If you live in the Northern Hemisphere, go outside on a clear night and look up at the Big Dipper. There are 2 stars below the handle that make up an obscure constellation called Canes Venatici - the hunting dogs. Now look at the fainter star of the pair. That's Chara. Its Bayer designation is Beta Canum Venaticorum and it's after this star that I've named my blog.

What's so significant about this star? Nothing...and that's the point.

Chara is a type of star called a G-dwarf. This type of star is larger and brighter than K and M dwarfs which are more common in the galaxy, but it's smaller and fainter than most of the stars visible to the naked eye in the night sky including all of the stars that make up the Big Dipper.

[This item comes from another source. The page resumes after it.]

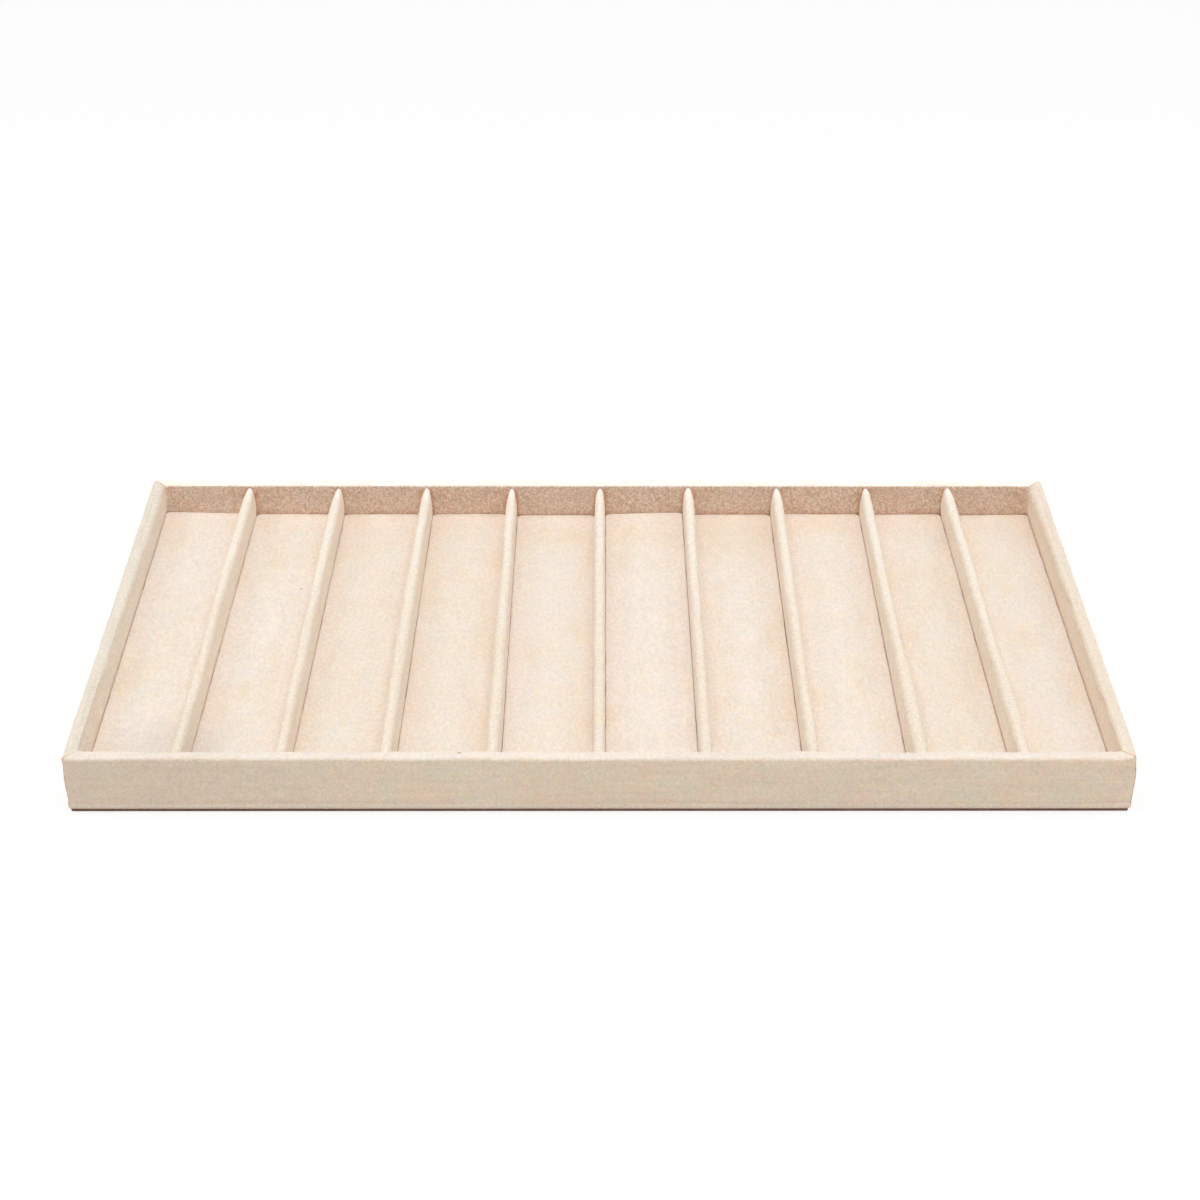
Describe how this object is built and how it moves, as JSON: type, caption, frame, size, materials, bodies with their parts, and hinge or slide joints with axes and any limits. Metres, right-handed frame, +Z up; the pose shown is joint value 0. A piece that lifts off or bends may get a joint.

Our own Sun is a G-dwarf star almost identical in size, brightness and colour to Chara. The Sun only looks brighter to us Earthlings because at a distance of only 150 million kilometers it is 1.7 million times closer to us than Chara is. Light from the Sun takes 8 minutes and 20 seconds to reach the Earth. Light from Chara takes 27 years and 6 months.

If you traveled to the Chara system and found an Earth-like planet orbiting this star at the same distance that the Earth orbits the Sun, Chara would be your Sun. You could sit on a beach and watch the "sunset" just as you do on Earth, although you might call it charaset. And as the twilight faded and stars emerged there would be one faint star, reminiscent of Chara viewed from Earth, twinkling among the more distant stars of the constellation Phoenix. The casual observer would discern nothing in its scintillating radiance that would indicate it was host to planets and that one of those planets has a biosphere which includes a species that has developed art, agriculture, architecture, law, economics, politics, religion and interplanetary vehicles and the capacity to ask questions about their origins, purpose and future and for some of them to seek answers with a yearning for understanding and objective truth that can't be articulated.

This blog will be a little ADD. It will cover a lot of topics but will be unified by this theme of cosmic perspective. It will also include photos and tales of my adventures in travel and in imagination.